In the end, the Fed was unconvinced that the union of two midsize players would cause the next Wall Street crisis.

“We are very pleased that the Federal Reserve has approved our acquisition,” a Capital One spokeswoman, Tatiana Stead, said in a statement.

The bank, according to Ms. Stead, plans to close the deal in the next few days. It will have 90 days to outline its plan to strengthen its compliance and other risk-management controls.

The legacy of the financial crisis has loomed over Capital One’s bid to buy ING Direct. As part of the Dodd-Frank financial regulatory overhaul, the Fed must now weigh the potential hazards of big bank mergers and kill any deal in which the systemic risks outweigh the rewards.

The Capital One takeover presented the first major test case.

With the addition of ING’s online banking unit in the United States, Capital One will transform into the fifth largest bank by deposits. The bank does not currently rank in the top 10. The combined institutions will have more than $200 billion in deposits, making it bigger than regional powerhouses like PNC and TD Bank.

The potential for such a seismic shift has alarmed community bankers and consumer advocates who cast the deal as a risk to taxpayers and painted Capital One as an aggressive subprime lender. By blessing the deal, the Fed delivered a blow to such critics, including the National Community Reinvestment Coalition and the Rev. Jesse L. Jackson, capping an unusually contentious eight-month battle that featured multiple public hearings and fiery debates.
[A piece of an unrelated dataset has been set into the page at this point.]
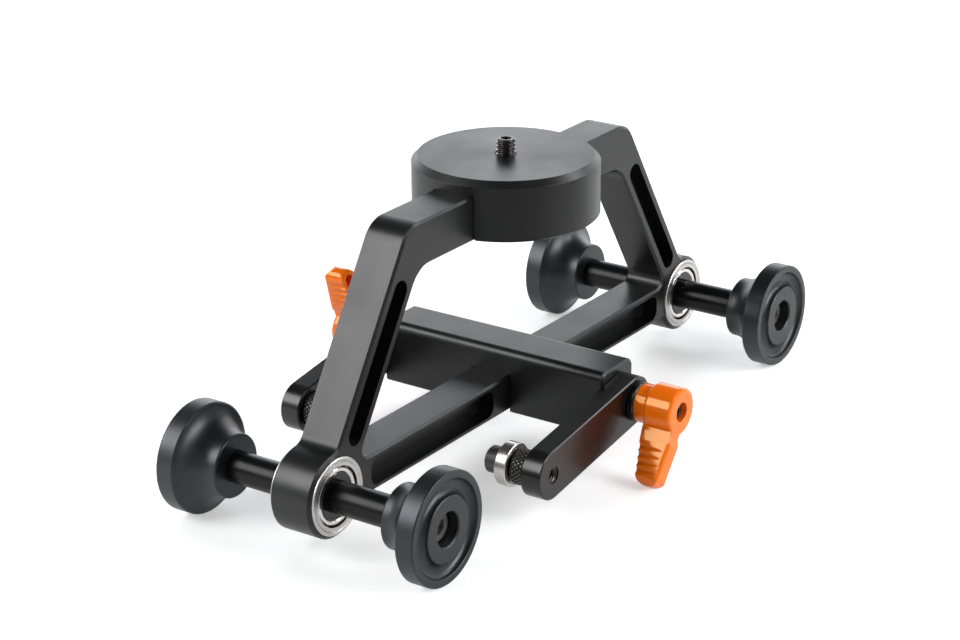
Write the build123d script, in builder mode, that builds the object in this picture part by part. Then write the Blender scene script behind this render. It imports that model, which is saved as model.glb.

“We’re extremely disappointed in today’s decision,” said John Taylor, head of the community coalition, adding that his group was considering challenging the decision. “It appears the Federal Reserve waited until Valentine’s Day to give Capital One a box of chocolates.”

Capital One argued that consumers would reap the benefits of the deal, as the bank rolls out a broader range of loan products to ING Direct customers.

“With the Fed’s approval, Capital One has the opportunity to build upon the strong foundation of ING Direct for the benefit of our customers, associates, shareholders and local communities,” said Ms. Stead, the bank spokeswoman.

In June, Capital One agreed to pay $6.2 billion in cash for ING Direct USA. Under the terms of the deal, Capital One would also issue $2.8 billion worth of new shares to ING, giving the Dutch firm a 9.9 percent stake.

It is the latest move by Capital One to build a national banking franchise, in an effort to expand beyond credit cards.

In the midst of the housing and financial crisis, the bank scooped up three regional firms, including Chevy Chase Bank in Maryland and North Fork Bank’s mortgage business in California. Last August, Capital One announced plans to buy HSBC’s American credit card business for $2.6 billion. Capital One expects the HSBC acquisition will gain regulatory approval in the second quarter of 2012.

But as the bank ballooned in recent years, it became caught in the crosshairs of a public outcry. Capital One has had to contend with loyal ING customers who feared change.

Competitors and consumer groups also assailed the acquisition spree for creating a subprime lending giant, a notion that Capital One disputes. About a third of Capital One’s credit card portfolio carries the subprime label, defined as loans to borrowers with credit scores below 660, according to the company.

Moving to blunt the criticism, Capital One offered some concessions in its bid for ING Direct. The bank promised a 10-year, $180 billion commitment to community lending and investments. Capital One also unveiled plans to create 500 jobs in Delaware, where ING Direct is based.

But the deal continued to draw ire. A bigger bank, critics reckoned, is likelier to leave taxpayers responsible for bailing out the company. With much at stake, the Fed last fall took the unusual step of holding three public hearings about the deal, providing a forum for critics.

Capital One used the hearings to defend its record. While Wall Street banks deal in derivatives and other risky businesses, Capital One said it focused on mom-and-pop consumers, leaving it immune to the volatility of the investment banking business.

The Fed appeared to agree.

In a 40-page order, the Fed detailed its standards for systemically risky acquisitions. The Fed analyzed the size and complexity of Capital One and ING Direct, the interconnectedness between the banks and the broader economy, and whether competitors could easily step in to replace the bank should it encounter “severe financial distress.” The Fed also examined how difficult it would be to unwind the combined banks should they show signs of collapsing.

“These measures suggest that Capital One would be significantly less complicated to resolve than the largest U.S. universal banks and investment banks,” the Fed said.